After remand by the Third District Court of Appeal for resentencing in case number F97–12743, the circuit court in Miami–Dade County sentenced Appellant to 11.93 years in prison, and awarded him 6,109 days of jail credit. Appellee, the Department of Corrections, later sought “clarification” from the court regarding Appellant's sentence, and the court “amended” the sentence to reflect just 1,442 days of jail credit. Appellant remains incarcerated pursuant to that amended sentence, which he is currently serving in Santa Rosa County.

In his petition to the circuit court for Santa Rosa County, Appellant asserted he was entitled to immediate release because the credit for time served in the original resentencing order was greater than the term of imprisonment imposed. Appellant argued that the trial court could not rescind the original 6,109 days of jail credit originally awarded, even if that award was made in error, citing Wheeler v. State, 880 So.2d 1260, 1261 (Fla. 1st DCA 2004) (holding that that a “trial court may not sua sponte rescind jail credit previously awarded at any time even if the initial award was improper”).
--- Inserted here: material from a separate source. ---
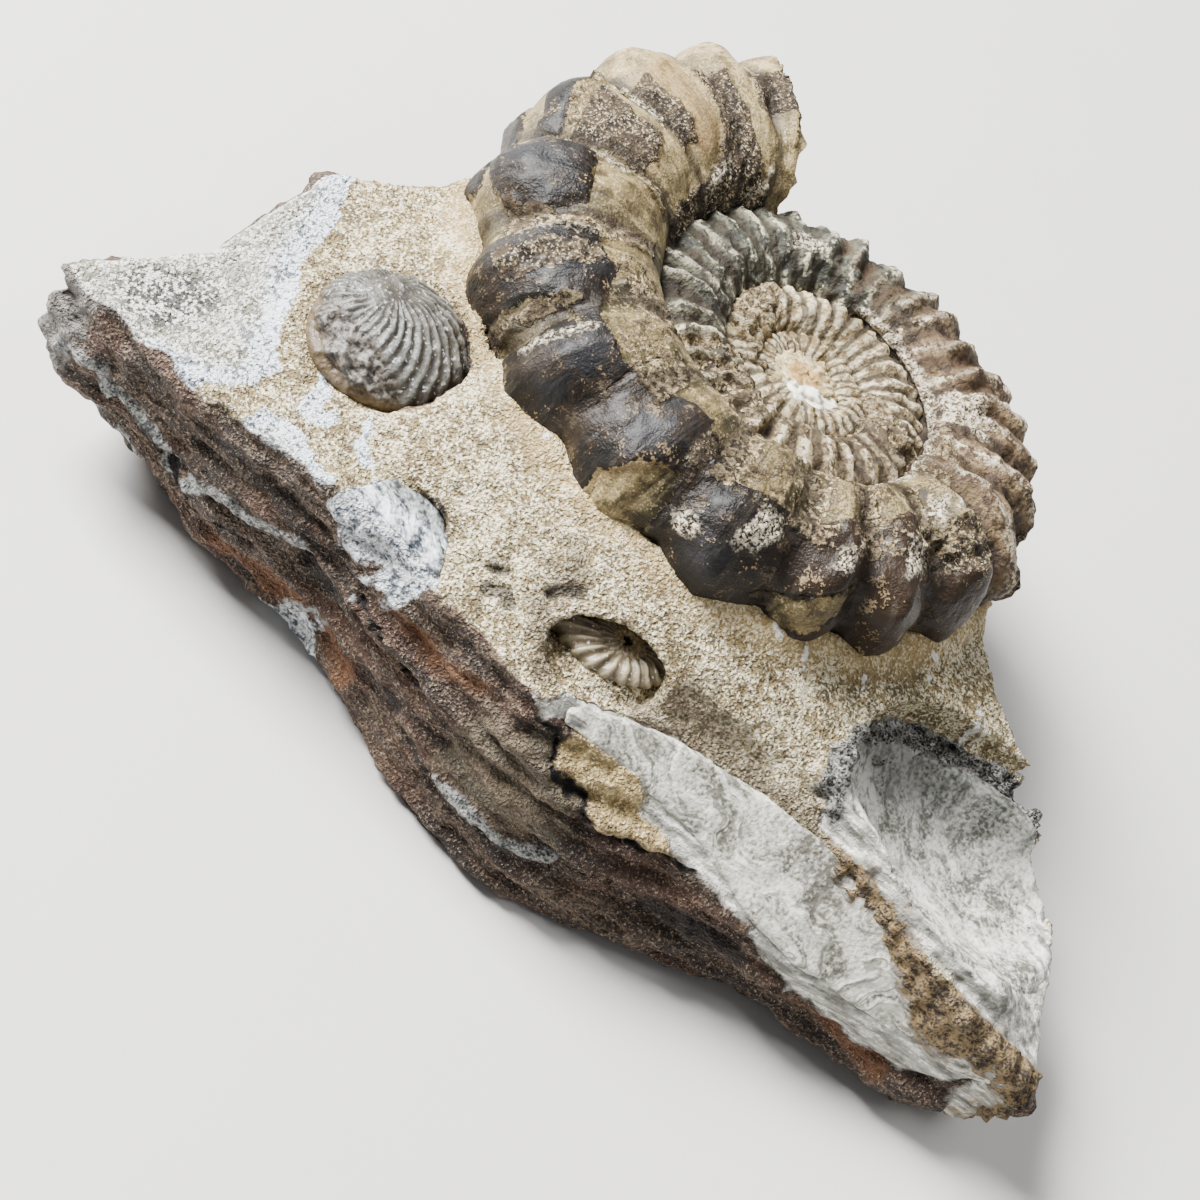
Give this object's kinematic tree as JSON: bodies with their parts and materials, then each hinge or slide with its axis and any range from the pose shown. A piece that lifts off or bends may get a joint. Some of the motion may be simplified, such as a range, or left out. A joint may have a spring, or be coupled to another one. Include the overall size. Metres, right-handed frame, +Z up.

Although Appellant insists his petition did not challenge the legality of his sentence, his argument that the court lacked the legal ability to rescind the originally-awarded jail time credit did precisely that. As the trial court correctly found, Appellant's remedy was to file a postconviction motion to correct illegal sentence, not a petition for writ of habeas corpus. See Baker v. State, 878 So.2d 1236, 1241 (Fla.2004) (holding “ ‘the remedy of habeas corpus is not available as a substitute for post-conviction relief under rule 3.850, Florida Rules of Criminal Procedure’ ”) (quoting Leichtman v. Singletary, 674 So.2d 889, 891 (Fla. 4th DCA 1996)).

Furthermore, the trial court lacked jurisdiction to correct the sentence, because the sentence was imposed by a court in another circuit. See McLevy v. State, 787 So.2d 194 (Fla. 1st DCA 2001) (holding “the circuit court for Jackson County has no jurisdiction to review the legality of a Clay County conviction; and a habeas petition may not be used to make a collateral attack upon the conviction”).

Based on the foregoing, therefore, we AFFIRM the trial court's order dismissing the petition without prejudice to Appellant to seek relief via a postconviction motion in the appropriate forum.

AFFIRMED.

PER CURIAM.

LEWIS, THOMAS, and ROWE, JJ., Concur.